Acronychia wilcoxiana, commonly known as silver aspen, doughwood, snowwood or mushyberry, is a species of small rainforest tree that is endemic to eastern Australia. It has simple, elliptical to egg-shaped leaves with the narrower end towards the base, relatively large groups of whitish flowers in leaf axils and broadly oval to more or less spherical, white fruit.

==Description==
Acronychia wilcoxiana is a tree that typically grows to a height of 9–15 m with pinkish brown or dark brown bark and a crown of dark green leaves. The leaves are arranged in opposite pairs, and are elliptical to egg-shaped with the narrower end towards the base, 70–210 mm long and 25–90 mm wide on a petiole 6–30 mm long. The flowers are arranged in relatively large groups 30–65 mm long in leaf axils, each flower on a pedicel 0.5–3 mm long. The four sepals are 1.5–3 mm wide, the four petals whitish and 7.5–9 mm long and the eight stamens alternate in length. Flowering occurs from January to May and the fruit is a fleshy, conical to spherical drupe 12–15 mm long. The seeds are black, oval and about 4.5 mm long.

==Taxonomy==
The silver aspen was first formally described in 1875 by Ferdinand von Mueller, who gave it the name Pleiococca wilcoxiana and published the description in Fragmenta phytographiae Australiae. In 1974 Thomas Hartley changed the name to Acronychia wilcoxiana in the Journal of the Arnold Arboretum. The species name honours James Fowler Wilcox, a 19th-century collector of birds and plants in northern New South Wales.

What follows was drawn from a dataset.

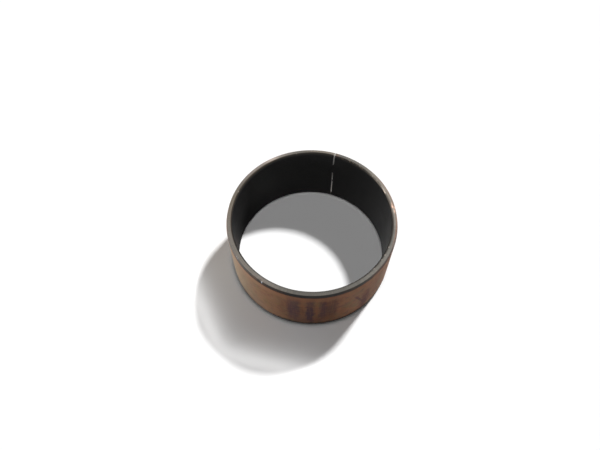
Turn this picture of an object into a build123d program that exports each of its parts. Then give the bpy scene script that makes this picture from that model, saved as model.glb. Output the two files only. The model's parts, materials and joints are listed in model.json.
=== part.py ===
from build123d import *
import os
from math import radians, tan

# Wrapped sliding bushing, in millimetres.
# A flat composite strip, steel with a sliding layer bonded to one face, is chamfered along its two
# long edges and rolled into a ring, sliding layer inwards. Its two short ends meet in an open butt seam.
# Frame: +Z along the bushing's axis, origin on the axis in the plane of the lower end face,
# the seam towards +Y.

# Driving dimensions
bore_diameter = 65.0        # the shaft runs in it
liner_thickness = 0.3       # sliding layer: porous bronze filled and faced with black sliding material
backing_thickness = 2.2     # steel under the sliding layer
bushing_length = 30.0       # along the axis
lead_in_length = 1.8        # outer chamfer at each end, measured along the axis
lead_in_angle = 14.0        # degrees between the outer chamfer and the axis
bore_chamfer = 0.7          # 45 degree chamfer at each end of the bore, through the liner into the steel
seam_gap = 0.5              # opening between the two ends of the strip
seam_edge_break = 0.15      # 45 degree break on the ends of the strip, at the bore and at the outside

# Radii of the rolled layers, from the bore outwards
bore_radius = bore_diameter / 2
bond_radius = bore_radius + liner_thickness
outer_radius = bond_radius + backing_thickness


def closed_ring():
    """Both layers rolled into a ring that starts and ends at +Y, chamfered inside and outside."""
    lead_in_depth = lead_in_length * tan(radians(lead_in_angle))
    lower_corners = [
        (bore_radius, bore_chamfer),
        (bore_radius + bore_chamfer, 0),
        (outer_radius - lead_in_depth, 0),
        (outer_radius, lead_in_length),
    ]
    upper_corners = [(radius, bushing_length - height) for radius, height in reversed(lower_corners)]
    section = make_face(Plane.YZ * Polyline(*lower_corners, *upper_corners, close=True))
    return revolve(section, Axis.Z)


def seam_slot():
    """Cutter for the butt seam: a slot along the axis that widens at 45 degrees where it leaves the wall."""
    half_gap = seam_gap / 2
    flare = seam_edge_break + seam_gap
    right_side = [
        (half_gap + flare, bore_radius + seam_edge_break - flare),
        (half_gap, bore_radius + seam_edge_break),
        (half_gap, outer_radius - seam_edge_break),
        (half_gap + flare, outer_radius - seam_edge_break + flare),
    ]
    left_side = [(-x, y) for x, y in reversed(right_side)]
    return extrude(make_face(Polyline(*right_side, *left_side, close=True)), bushing_length)


def inside_bond():
    """Everything within the cylinder where the two layers meet, its closing edge at the seam."""
    core = Cylinder(bond_radius, bushing_length, align=(Align.CENTER, Align.CENTER, Align.MIN))
    return core.rotate(Axis.Z, 90)


rolled_wall = closed_ring() - seam_slot()
steel_backing = rolled_wall - inside_bond()
sliding_liner = rolled_wall & inside_bond()

os.makedirs("parts", exist_ok=True)
export_step(steel_backing, "parts/steel_backing.step")
export_step(sliding_liner, "parts/sliding_liner.step")
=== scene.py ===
"""Dresses a wrapped sliding bushing: a steel strip with a thin copper flash and a black sliding layer,
rolled into a ring and left open at its butt seam.

The frame is in metres, with +Z along the bushing's axis and the seam towards +Y. Sizes of the bushing
itself are in millimetres. A turn is an angle round the axis, in degrees from the seam towards +X.
"""

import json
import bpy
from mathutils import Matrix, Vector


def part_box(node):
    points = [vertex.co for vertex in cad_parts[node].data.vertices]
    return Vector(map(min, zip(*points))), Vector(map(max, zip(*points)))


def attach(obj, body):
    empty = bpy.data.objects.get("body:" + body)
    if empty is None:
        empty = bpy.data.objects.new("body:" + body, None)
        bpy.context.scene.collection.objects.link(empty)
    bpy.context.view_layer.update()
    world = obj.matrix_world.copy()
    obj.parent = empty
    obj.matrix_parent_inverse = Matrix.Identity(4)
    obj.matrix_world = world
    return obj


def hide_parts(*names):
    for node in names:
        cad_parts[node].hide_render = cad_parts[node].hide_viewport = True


bl_info = {
    "name": "Wrapped Sliding Bushing",
    "version": (1, 0, 0),
    "blender": (4, 5, 0),
    "location": "View3D > Sidebar > Bushing",
    "description": "Models and finishes a wrapped, copper flashed sliding bushing and its stage",
    "category": "Object",
}

from math import asin, atan2, ceil, cos, degrees, hypot, pi, radians, sin, tan

import bmesh
import bpy
from bpy.props import FloatProperty, FloatVectorProperty, IntProperty, PointerProperty
from mathutils import Matrix, Vector, noise

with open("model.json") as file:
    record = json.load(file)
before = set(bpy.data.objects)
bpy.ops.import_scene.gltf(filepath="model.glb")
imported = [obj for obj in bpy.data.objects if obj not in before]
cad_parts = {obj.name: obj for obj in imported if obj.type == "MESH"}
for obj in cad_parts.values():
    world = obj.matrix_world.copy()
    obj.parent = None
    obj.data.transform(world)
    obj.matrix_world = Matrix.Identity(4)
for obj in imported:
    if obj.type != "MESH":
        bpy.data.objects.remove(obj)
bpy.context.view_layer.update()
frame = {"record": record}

MM = 0.001
# Edges that turn by more than this are crisp.
CRISP = radians(10)
# Faces that come this near to a lip, in mm, belong to it.
NEAR = 0.01
backing_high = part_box("steel_backing")[1] / MM
liner_low, liner_high = [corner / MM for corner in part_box("sliding_liner")]
mounts = {mount["name"]: mount for mount in frame["record"]["mounts"]}
bore_radius = mounts["bore"]["dims"]["r_mm"]
# The chamfer runs at 45 degrees through the liner's lowest corner, where it meets the steel.
bore_chamfer = liner_low.z + liner_high.x - bore_radius


def srgb(red, green, blue):
    """A colour given as it looks on a screen, 0 to 255, in the linear values that Blender works in."""
    shares = [channel / 255 for channel in (red, green, blue)]
    return tuple(s / 12.92 if s <= 0.04045 else ((s + 0.055) / 1.055) ** 2.4 for s in shares)


def number_property(name, description, default, **settings):
    return FloatProperty(name=name, description=description, default=default, **settings)


def colour_property(name, description, colour):
    return FloatVectorProperty(
        name=name, description=description, subtype="COLOR", min=0, max=1, default=srgb(*colour)
    )


# ---- What a user would change ------------------------------------------------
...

==Distribution and habitat==
Acronychia wilcoxiana grows in rainforest, mostly between Fraser Island in south-east Queensland and Gosford in central-eastern New South Wales and from sea level to an altitude of 450 m, but a small population of about eight mature trees has been recorded at Primbee in the Illawarra district.

==Ecology==
The fruit of A. wilcoxiana are eaten by rainforest birds, including the wompoo fruit-dove.

==Conservation status==
Silver aspen is listed as of "least concern" under the Queensland Government Nature Conservation Act 1992.

==Use in horticulture==
Germination from seed is not easy; however, the removal of the fleshy aril from the seed will improve results. Seeds may germinate after 6 to 12 months.